Commission defends compliance scores

No action if non-compliant providers ‘self-correct’.

Non-compliance will not necessarily affect an aged care home’s star rating, the regulatory body’s chief has told Australian Ageing Agenda.

Responding to a AAA request for an explanation as to how facilities listed on the Aged Care Quality & Safety Commission’s non-compliance register are able to score a 4- or 5-star compliance rating – which, in turn, influences a home’s overall appraisal – commissioner Janet Anderson said: “The existence of non-compliance at a residential service does not reflect in that service’s star rating unless the commission uses its regulatory powers by issuing a sanction or other notice to direct a service to take suitable corrective action … Our approach means that there will be times when a service on My Aged Care has non-compliance recorded against it that has not influenced their overall star rating.”

Janet Anderson

While acknowledging that there may be “uncertainty or confusion” surrounding the distinction between the commission finding non-compliance at a facility and any regulatory action it may take, Ms Anderson told AAA: “How and when we deploy our powers, and what powers we use, depends on the level of risk that the non-compliance is posing to people receiving care.”

When assessing risk, the commission factors in “a level of trust” in a provider, said Ms Anderson. “Specifically, we consider their willingness and ability to remediate the identified non-compliance in a timely manner.”

Also responding to a AAA request for comment, a spokesperson for the Department of Health and Aged Care said: “The compliance rating is calculated using regulatory actions or absence of actions for a certain time period that correspond to a compliance rating.”

The commission pointed AAA to page 13 of the Star Ratings Provider Manual (pictured below) for further clarification.
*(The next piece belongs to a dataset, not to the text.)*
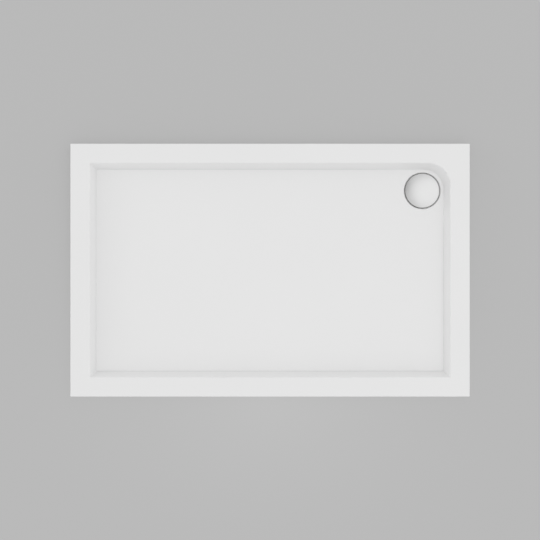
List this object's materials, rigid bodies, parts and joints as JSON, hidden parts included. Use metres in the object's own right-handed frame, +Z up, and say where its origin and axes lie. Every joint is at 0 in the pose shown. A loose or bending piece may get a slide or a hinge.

However, the advice states that in order for a facility to receive a 5-star compliance rating, the site must record no non-compliance for a full three-year period. For a home to receive a 4-star compliance rating, it has to have had no non-compliance for a one-to-three year period.

Source: Star Ratings Provider Manual, Department of Health and Aged Care
Rodney Jilek

“At the end of the day, the guidelines and public expectations are clear – a non-compliant service should not be receiving ratings of adequate or better, because they simply are not,” Professor Rodney Jilek – author of a report that questions the validity of the government’s star rating system – told AAA.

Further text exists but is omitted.